» Challenge
Repeat the lines of the data that follow, please, starting at the first and stopping after the one with "bpy.data.objects.remove(item, do_unlink=True)".

» Supplied data
──────────────────────────────

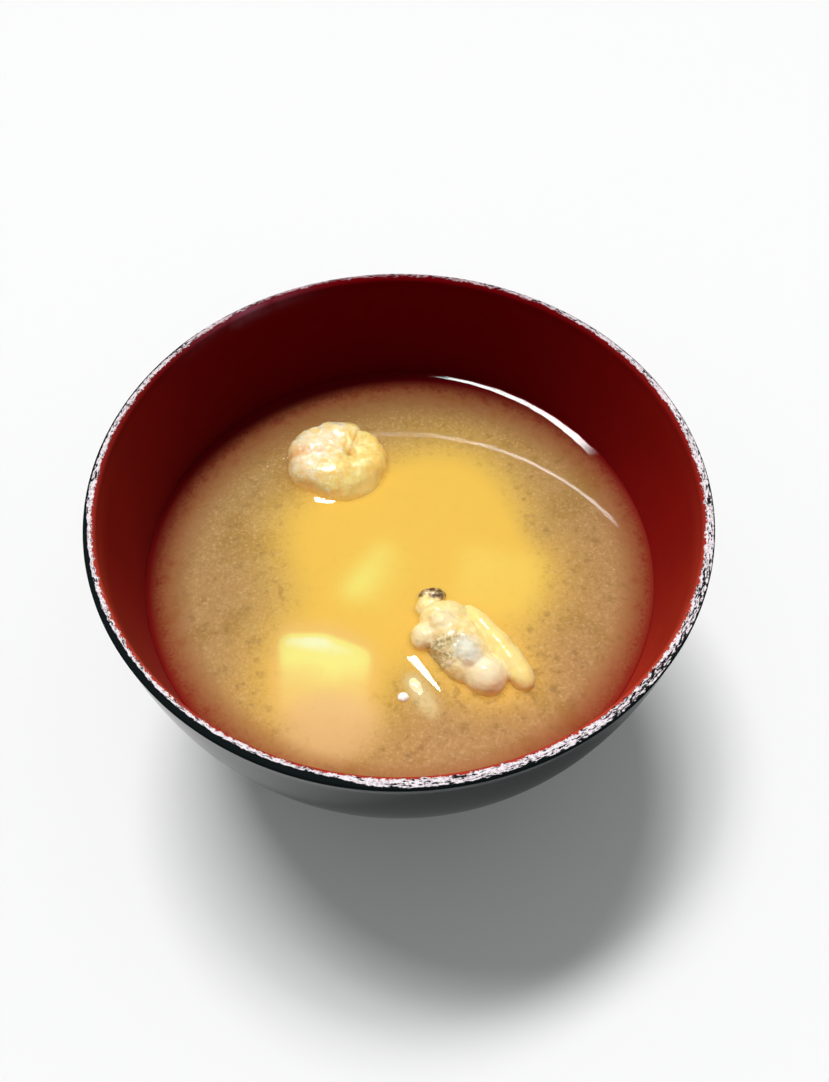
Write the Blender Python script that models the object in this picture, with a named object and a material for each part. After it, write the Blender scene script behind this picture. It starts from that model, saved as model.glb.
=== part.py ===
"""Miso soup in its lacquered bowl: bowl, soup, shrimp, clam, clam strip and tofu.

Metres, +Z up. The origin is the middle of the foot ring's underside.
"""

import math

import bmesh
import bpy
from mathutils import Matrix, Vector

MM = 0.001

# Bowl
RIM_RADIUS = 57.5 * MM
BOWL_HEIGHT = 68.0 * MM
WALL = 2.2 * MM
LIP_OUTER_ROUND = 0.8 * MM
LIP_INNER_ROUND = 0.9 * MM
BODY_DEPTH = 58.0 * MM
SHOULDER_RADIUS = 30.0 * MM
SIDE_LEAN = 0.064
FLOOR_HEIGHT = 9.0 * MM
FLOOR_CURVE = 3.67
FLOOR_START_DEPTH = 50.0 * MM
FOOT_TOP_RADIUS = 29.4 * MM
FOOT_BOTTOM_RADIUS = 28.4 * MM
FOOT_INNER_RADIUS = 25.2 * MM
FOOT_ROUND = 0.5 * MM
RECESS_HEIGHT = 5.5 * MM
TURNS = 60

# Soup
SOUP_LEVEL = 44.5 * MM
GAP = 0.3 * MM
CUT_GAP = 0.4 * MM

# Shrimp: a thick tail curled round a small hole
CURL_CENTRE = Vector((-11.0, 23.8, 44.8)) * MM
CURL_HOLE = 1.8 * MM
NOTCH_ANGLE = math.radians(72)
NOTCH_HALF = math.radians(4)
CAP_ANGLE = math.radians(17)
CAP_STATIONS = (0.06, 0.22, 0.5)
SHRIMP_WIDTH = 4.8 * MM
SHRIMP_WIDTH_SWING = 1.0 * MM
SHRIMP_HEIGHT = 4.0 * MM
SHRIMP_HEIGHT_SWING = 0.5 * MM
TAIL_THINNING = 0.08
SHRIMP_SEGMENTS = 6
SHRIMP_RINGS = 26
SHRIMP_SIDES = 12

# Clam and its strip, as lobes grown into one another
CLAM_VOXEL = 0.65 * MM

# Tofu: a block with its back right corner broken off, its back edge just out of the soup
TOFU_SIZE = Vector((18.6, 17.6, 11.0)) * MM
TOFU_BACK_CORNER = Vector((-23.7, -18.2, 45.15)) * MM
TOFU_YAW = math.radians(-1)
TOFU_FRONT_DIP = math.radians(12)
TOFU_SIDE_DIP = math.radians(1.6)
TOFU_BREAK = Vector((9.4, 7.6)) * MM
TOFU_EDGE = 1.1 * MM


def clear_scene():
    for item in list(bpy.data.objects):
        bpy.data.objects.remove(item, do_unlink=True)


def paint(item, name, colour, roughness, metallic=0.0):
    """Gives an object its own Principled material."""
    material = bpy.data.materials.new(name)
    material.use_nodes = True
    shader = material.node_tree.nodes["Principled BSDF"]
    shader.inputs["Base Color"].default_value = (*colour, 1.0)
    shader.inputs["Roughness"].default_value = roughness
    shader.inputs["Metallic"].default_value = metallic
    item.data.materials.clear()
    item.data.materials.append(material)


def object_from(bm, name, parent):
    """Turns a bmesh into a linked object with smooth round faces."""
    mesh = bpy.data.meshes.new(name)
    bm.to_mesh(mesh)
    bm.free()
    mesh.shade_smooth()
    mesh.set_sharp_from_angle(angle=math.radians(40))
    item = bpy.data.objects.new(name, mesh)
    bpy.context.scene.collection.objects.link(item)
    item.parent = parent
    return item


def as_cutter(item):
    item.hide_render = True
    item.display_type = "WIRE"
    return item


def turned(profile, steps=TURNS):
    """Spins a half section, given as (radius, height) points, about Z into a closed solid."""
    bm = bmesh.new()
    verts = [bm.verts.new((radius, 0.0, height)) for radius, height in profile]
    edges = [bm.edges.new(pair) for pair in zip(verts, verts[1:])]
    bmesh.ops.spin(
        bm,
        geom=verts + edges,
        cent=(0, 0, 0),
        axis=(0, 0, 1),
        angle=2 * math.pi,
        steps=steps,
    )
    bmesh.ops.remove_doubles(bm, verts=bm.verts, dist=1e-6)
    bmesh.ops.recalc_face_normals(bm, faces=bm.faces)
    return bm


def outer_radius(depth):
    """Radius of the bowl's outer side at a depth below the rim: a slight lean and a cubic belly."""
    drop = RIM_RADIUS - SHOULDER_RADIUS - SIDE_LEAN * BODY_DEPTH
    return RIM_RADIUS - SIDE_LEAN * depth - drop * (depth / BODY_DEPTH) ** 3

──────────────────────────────

» Completed exercise
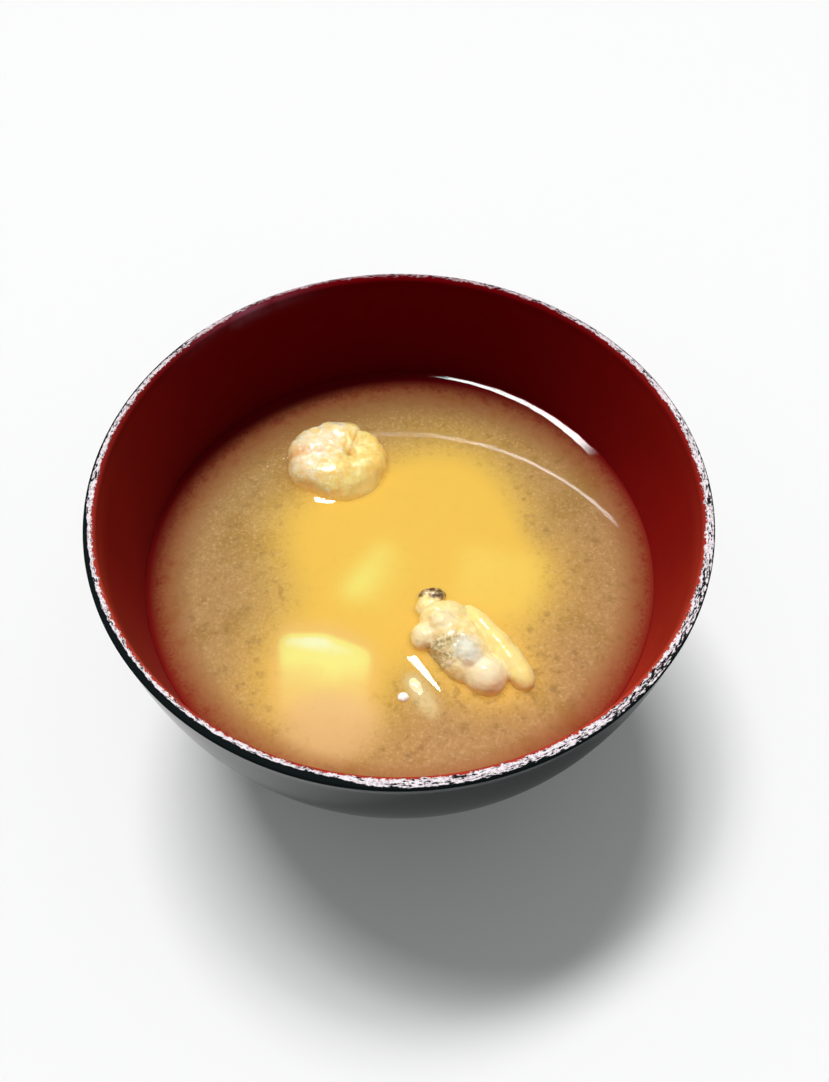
Write the Blender Python script that models the object in this picture, with a named object and a material for each part. After it, write the Blender scene script behind this picture. It starts from that model, saved as model.glb.
=== part.py ===
"""Miso soup in its lacquered bowl: bowl, soup, shrimp, clam, clam strip and tofu.

Metres, +Z up. The origin is the middle of the foot ring's underside.
"""

import math

import bmesh
import bpy
from mathutils import Matrix, Vector

MM = 0.001

# Bowl
RIM_RADIUS = 57.5 * MM
BOWL_HEIGHT = 68.0 * MM
WALL = 2.2 * MM
LIP_OUTER_ROUND = 0.8 * MM
LIP_INNER_ROUND = 0.9 * MM
BODY_DEPTH = 58.0 * MM
SHOULDER_RADIUS = 30.0 * MM
SIDE_LEAN = 0.064
FLOOR_HEIGHT = 9.0 * MM
FLOOR_CURVE = 3.67
FLOOR_START_DEPTH = 50.0 * MM
FOOT_TOP_RADIUS = 29.4 * MM
FOOT_BOTTOM_RADIUS = 28.4 * MM
FOOT_INNER_RADIUS = 25.2 * MM
FOOT_ROUND = 0.5 * MM
RECESS_HEIGHT = 5.5 * MM
TURNS = 60

# Soup
SOUP_LEVEL = 44.5 * MM
GAP = 0.3 * MM
CUT_GAP = 0.4 * MM

# Shrimp: a thick tail curled round a small hole
CURL_CENTRE = Vector((-11.0, 23.8, 44.8)) * MM
CURL_HOLE = 1.8 * MM
NOTCH_ANGLE = math.radians(72)
NOTCH_HALF = math.radians(4)
CAP_ANGLE = math.radians(17)
CAP_STATIONS = (0.06, 0.22, 0.5)
SHRIMP_WIDTH = 4.8 * MM
SHRIMP_WIDTH_SWING = 1.0 * MM
SHRIMP_HEIGHT = 4.0 * MM
SHRIMP_HEIGHT_SWING = 0.5 * MM
TAIL_THINNING = 0.08
SHRIMP_SEGMENTS = 6
SHRIMP_RINGS = 26
SHRIMP_SIDES = 12

# Clam and its strip, as lobes grown into one another
CLAM_VOXEL = 0.65 * MM

# Tofu: a block with its back right corner broken off, its back edge just out of the soup
TOFU_SIZE = Vector((18.6, 17.6, 11.0)) * MM
TOFU_BACK_CORNER = Vector((-23.7, -18.2, 45.15)) * MM
TOFU_YAW = math.radians(-1)
TOFU_FRONT_DIP = math.radians(12)
TOFU_SIDE_DIP = math.radians(1.6)
TOFU_BREAK = Vector((9.4, 7.6)) * MM
TOFU_EDGE = 1.1 * MM


def clear_scene():
    for item in list(bpy.data.objects):
        bpy.data.objects.remove(item, do_unlink=True)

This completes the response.